The three gates before the word «recovered»
This lesson formalises into three checks, without which the incident does not close.
The first gate is stable-for-N-minutes under production traffic. N scales with severity: SEV1 — 30 minutes or more, SEV2 — 15 or more. A single green dot on the graph is not a trend.
The second is downstream-artefact verification. For every critical output of the affected services — sitemap, RSS, public API, scheduled exports — freshness and correctness are checked, not just the health of the service itself. The combination «service up, artefact stale» is a classic hit to credibility.
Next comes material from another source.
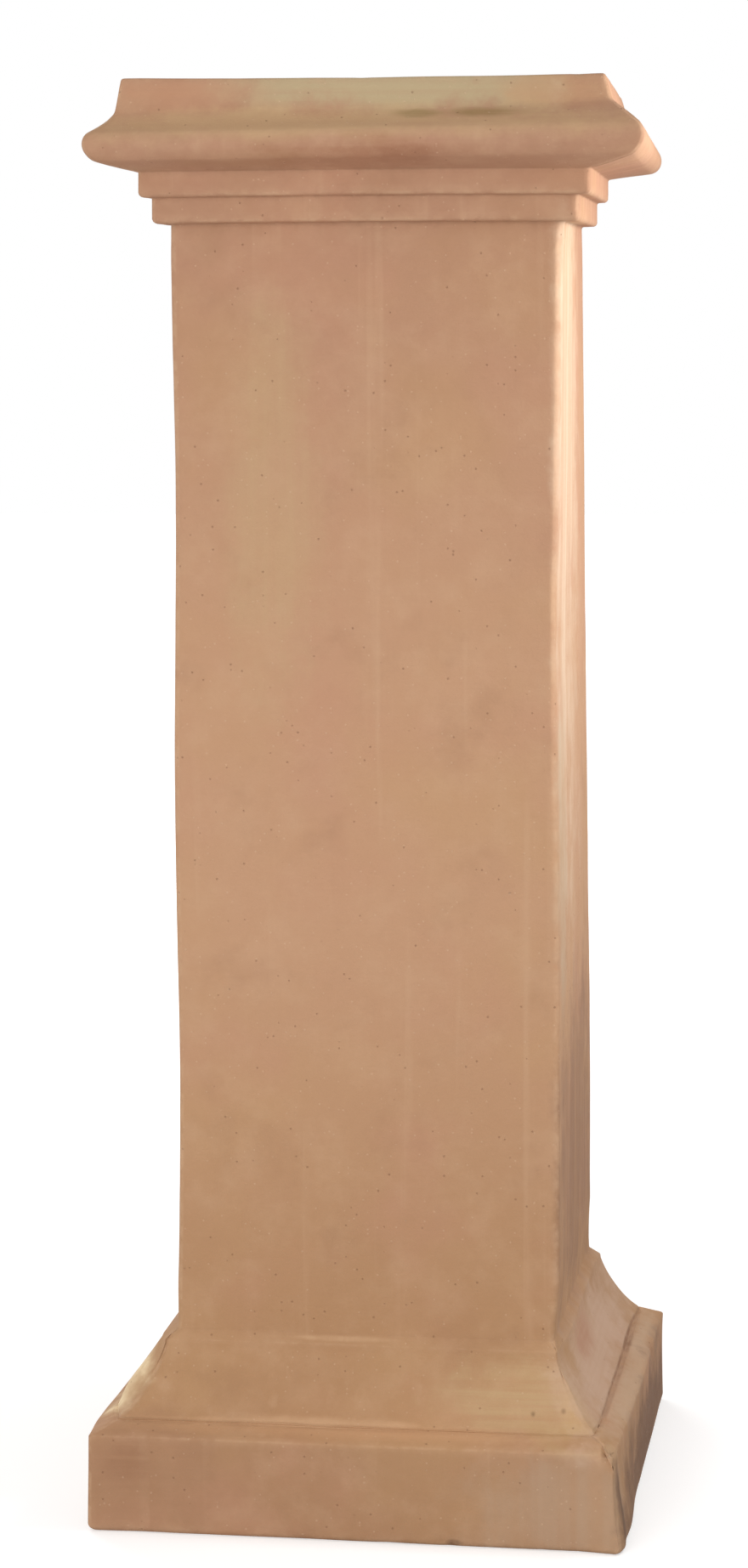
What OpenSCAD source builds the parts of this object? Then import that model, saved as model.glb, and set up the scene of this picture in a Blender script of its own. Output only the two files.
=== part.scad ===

The third is the post-recovery discovery audit, and it deserves a section of its own.
Until all three gates have passed, the incident status is «stabilised, verification ongoing». Not «closed».
The control plane lies: declared vs actual
The most insidious failure mode is common to any orchestrator with internal DNS: the control plane reports «everything is up» while the actual registrations are partially missing or stale. In Kubernetes a pod can be Running but never make it into Endpoints — readiness, a node taint. In Docker Swarm overlay aliases drop, and reconnecting the network in place does not restore the bookkeeping. In Consul — agent split-brain or an expired registration TTL. Downstream consumers, meanwhile, silently get 504 or NXDOMAIN.
The answer is a recurring «declared vs actual» audit: what is declared (the service selector, the aliases from the compose stack, the service definition) is compared against what is actually registered (EndpointSlice, overlay DNS, consul catalog). The result is pushed to an external receiver — an Uptime Kuma push monitor or healthchecks.io: a downed cluster breaks its own alerting too, so a local cron with an alert is no good here.
From the same place comes a practical observation about reset: for an orchestrator with opaque internal state, scaling to zero and back is stronger than an in-place restart, because it releases the scheduler's bookkeeping. If «restart the pod» did not help, the state is corrupted deeper than it looks from the surface.
«Recovered» is a contract
The definition of recovered is the team's contract with its users: not «the metric went green» but «stable for N minutes under traffic, downstream artefacts fresh, declared matches actual». Formalising it takes half an hour on a runbook. Not having it costs four days of silent damage after the second premature announcement.